Begin

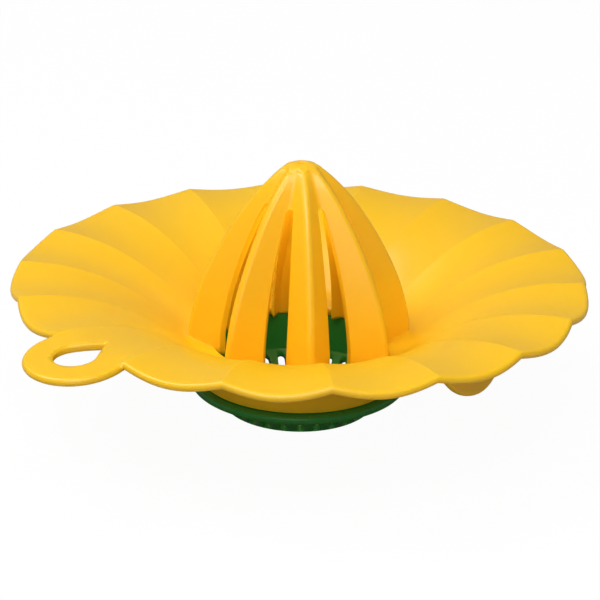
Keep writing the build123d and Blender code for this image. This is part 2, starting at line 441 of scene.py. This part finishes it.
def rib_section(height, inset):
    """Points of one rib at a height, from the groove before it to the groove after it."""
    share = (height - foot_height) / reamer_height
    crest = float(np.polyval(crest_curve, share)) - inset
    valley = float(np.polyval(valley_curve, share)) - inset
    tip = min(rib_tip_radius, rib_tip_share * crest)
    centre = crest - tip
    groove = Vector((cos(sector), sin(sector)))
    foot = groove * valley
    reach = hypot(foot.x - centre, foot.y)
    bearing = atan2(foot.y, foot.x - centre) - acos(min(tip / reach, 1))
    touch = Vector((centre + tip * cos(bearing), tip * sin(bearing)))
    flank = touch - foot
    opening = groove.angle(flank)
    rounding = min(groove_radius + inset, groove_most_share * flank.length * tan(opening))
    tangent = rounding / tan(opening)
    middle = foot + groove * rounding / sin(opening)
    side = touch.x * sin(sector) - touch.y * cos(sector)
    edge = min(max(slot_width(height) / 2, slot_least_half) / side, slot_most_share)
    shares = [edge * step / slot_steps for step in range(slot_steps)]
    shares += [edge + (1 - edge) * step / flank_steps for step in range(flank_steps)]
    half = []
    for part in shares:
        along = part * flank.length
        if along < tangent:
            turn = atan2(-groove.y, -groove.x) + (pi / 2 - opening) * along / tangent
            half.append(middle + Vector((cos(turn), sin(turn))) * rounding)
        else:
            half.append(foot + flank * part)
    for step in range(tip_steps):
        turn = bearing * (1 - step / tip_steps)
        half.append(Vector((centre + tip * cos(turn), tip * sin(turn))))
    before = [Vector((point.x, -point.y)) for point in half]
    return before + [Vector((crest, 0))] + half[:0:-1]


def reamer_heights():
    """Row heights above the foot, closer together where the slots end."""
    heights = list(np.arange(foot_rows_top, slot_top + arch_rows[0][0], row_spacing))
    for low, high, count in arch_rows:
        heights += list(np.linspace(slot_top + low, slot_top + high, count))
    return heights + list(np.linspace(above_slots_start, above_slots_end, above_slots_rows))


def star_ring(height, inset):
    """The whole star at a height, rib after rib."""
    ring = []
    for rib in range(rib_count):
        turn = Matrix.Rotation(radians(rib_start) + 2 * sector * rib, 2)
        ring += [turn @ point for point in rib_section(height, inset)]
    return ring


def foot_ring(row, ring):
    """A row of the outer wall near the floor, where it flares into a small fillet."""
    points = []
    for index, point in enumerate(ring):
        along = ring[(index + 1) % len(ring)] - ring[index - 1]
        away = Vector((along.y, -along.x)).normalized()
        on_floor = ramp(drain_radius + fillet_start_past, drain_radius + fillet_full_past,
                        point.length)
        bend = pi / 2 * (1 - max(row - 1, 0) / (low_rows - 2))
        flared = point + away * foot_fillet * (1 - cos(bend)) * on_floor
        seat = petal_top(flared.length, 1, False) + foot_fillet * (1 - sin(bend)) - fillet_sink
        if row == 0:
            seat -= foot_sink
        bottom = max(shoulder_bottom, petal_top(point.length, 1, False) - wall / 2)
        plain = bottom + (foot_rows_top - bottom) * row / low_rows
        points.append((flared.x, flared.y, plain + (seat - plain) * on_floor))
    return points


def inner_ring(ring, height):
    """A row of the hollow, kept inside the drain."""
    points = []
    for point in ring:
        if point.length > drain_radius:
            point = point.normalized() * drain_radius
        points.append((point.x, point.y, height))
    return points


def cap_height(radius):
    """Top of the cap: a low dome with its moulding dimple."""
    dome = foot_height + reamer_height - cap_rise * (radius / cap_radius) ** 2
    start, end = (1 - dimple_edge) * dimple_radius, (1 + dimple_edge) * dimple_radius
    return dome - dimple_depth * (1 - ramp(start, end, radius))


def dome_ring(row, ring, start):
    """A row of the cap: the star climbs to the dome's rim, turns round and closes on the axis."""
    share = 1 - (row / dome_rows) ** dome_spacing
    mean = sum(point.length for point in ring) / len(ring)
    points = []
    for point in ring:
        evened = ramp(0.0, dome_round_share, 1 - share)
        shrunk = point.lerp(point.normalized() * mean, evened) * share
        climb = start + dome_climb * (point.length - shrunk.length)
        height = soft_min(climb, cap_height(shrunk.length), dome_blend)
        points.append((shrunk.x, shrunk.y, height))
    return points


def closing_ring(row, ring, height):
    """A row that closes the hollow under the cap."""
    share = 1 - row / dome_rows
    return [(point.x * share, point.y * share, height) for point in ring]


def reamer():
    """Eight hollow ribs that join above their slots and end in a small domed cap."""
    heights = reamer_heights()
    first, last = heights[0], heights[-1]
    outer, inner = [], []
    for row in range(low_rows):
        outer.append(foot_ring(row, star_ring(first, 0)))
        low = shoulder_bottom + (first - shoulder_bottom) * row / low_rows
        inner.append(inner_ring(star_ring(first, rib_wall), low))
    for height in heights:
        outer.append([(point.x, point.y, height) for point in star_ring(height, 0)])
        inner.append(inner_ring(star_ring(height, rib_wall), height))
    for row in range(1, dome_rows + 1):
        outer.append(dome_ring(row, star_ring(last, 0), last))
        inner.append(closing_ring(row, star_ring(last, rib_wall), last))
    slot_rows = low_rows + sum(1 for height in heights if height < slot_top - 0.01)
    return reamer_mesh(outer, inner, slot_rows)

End
Begin

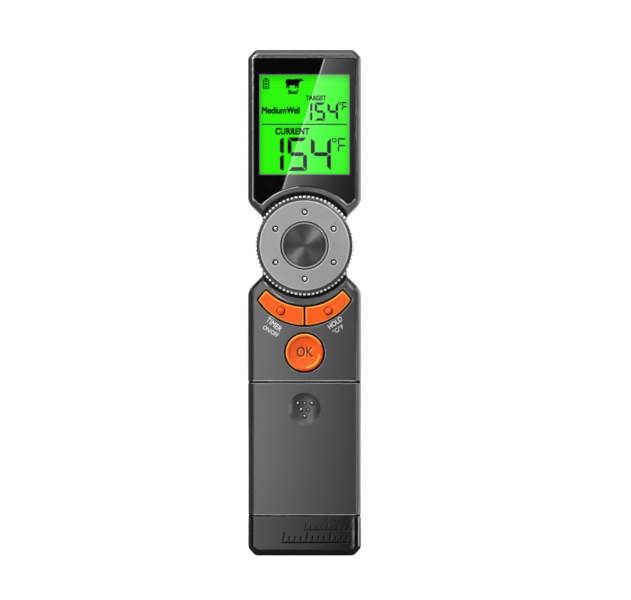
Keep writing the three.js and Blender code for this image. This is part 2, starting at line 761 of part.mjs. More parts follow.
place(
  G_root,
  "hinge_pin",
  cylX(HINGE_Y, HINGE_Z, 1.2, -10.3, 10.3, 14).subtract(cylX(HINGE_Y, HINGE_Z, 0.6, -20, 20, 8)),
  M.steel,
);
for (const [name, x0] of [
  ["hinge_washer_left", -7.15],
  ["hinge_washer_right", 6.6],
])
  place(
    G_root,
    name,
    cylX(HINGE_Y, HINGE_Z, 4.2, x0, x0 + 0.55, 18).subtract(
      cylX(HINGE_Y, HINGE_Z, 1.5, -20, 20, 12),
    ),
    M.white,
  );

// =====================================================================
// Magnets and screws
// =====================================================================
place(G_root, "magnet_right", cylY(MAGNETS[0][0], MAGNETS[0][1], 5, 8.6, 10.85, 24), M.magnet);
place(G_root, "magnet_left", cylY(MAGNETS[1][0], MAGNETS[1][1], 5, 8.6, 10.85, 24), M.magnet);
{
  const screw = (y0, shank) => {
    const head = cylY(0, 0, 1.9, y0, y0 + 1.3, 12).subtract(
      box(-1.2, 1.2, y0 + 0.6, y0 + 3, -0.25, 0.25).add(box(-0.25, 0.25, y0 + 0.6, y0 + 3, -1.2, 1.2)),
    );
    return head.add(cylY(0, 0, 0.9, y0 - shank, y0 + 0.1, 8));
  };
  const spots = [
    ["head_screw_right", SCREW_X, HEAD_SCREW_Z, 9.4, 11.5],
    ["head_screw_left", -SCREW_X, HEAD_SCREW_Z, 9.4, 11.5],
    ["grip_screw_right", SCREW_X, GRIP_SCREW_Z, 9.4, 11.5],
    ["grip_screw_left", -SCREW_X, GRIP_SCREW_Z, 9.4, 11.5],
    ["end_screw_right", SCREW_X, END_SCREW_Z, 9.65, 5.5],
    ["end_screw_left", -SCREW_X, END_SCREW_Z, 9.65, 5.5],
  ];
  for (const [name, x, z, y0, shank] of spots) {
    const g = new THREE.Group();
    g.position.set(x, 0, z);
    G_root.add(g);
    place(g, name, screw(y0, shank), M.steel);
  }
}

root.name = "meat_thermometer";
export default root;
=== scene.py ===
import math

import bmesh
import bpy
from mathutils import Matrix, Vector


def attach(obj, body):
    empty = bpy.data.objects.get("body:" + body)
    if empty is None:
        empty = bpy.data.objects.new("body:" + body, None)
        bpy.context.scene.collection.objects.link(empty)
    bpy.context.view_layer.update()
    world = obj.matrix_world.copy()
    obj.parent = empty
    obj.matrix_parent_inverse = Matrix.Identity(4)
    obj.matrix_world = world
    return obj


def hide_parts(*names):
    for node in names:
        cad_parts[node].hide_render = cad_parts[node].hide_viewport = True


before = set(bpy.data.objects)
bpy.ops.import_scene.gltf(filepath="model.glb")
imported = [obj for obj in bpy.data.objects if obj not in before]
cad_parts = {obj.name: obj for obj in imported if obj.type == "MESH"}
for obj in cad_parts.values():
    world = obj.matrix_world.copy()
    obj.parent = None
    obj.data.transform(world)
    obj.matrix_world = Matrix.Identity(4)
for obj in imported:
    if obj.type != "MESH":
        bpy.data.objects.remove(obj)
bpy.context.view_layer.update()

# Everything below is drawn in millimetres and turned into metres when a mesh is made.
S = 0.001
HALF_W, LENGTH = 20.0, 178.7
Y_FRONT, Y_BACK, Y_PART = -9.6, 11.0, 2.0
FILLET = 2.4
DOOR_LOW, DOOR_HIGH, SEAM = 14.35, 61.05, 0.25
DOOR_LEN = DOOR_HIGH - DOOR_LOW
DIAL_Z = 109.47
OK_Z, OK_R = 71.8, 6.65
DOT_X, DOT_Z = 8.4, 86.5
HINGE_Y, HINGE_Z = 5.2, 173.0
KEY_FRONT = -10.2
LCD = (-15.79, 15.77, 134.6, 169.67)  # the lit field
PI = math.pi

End

Requirement.
Solely the line containing "for node in", the line containing "PI = math.pi", and the lines between them are to be given again, exactly as written.

The completed task.
    for node in names:
        cad_parts[node].hide_render = cad_parts[node].hide_viewport = True


before = set(bpy.data.objects)
bpy.ops.import_scene.gltf(filepath="model.glb")
imported = [obj for obj in bpy.data.objects if obj not in before]
cad_parts = {obj.name: obj for obj in imported if obj.type == "MESH"}
for obj in cad_parts.values():
    world = obj.matrix_world.copy()
    obj.parent = None
    obj.data.transform(world)
    obj.matrix_world = Matrix.Identity(4)
for obj in imported:
    if obj.type != "MESH":
        bpy.data.objects.remove(obj)
bpy.context.view_layer.update()

# Everything below is drawn in millimetres and turned into metres when a mesh is made.
S = 0.001
HALF_W, LENGTH = 20.0, 178.7
Y_FRONT, Y_BACK, Y_PART = -9.6, 11.0, 2.0
FILLET = 2.4
DOOR_LOW, DOOR_HIGH, SEAM = 14.35, 61.05, 0.25
DOOR_LEN = DOOR_HIGH - DOOR_LOW
DIAL_Z = 109.47
OK_Z, OK_R = 71.8, 6.65
DOT_X, DOT_Z = 8.4, 86.5
HINGE_Y, HINGE_Z = 5.2, 173.0
KEY_FRONT = -10.2
LCD = (-15.79, 15.77, 134.6, 169.67)  # the lit field
PI = math.pi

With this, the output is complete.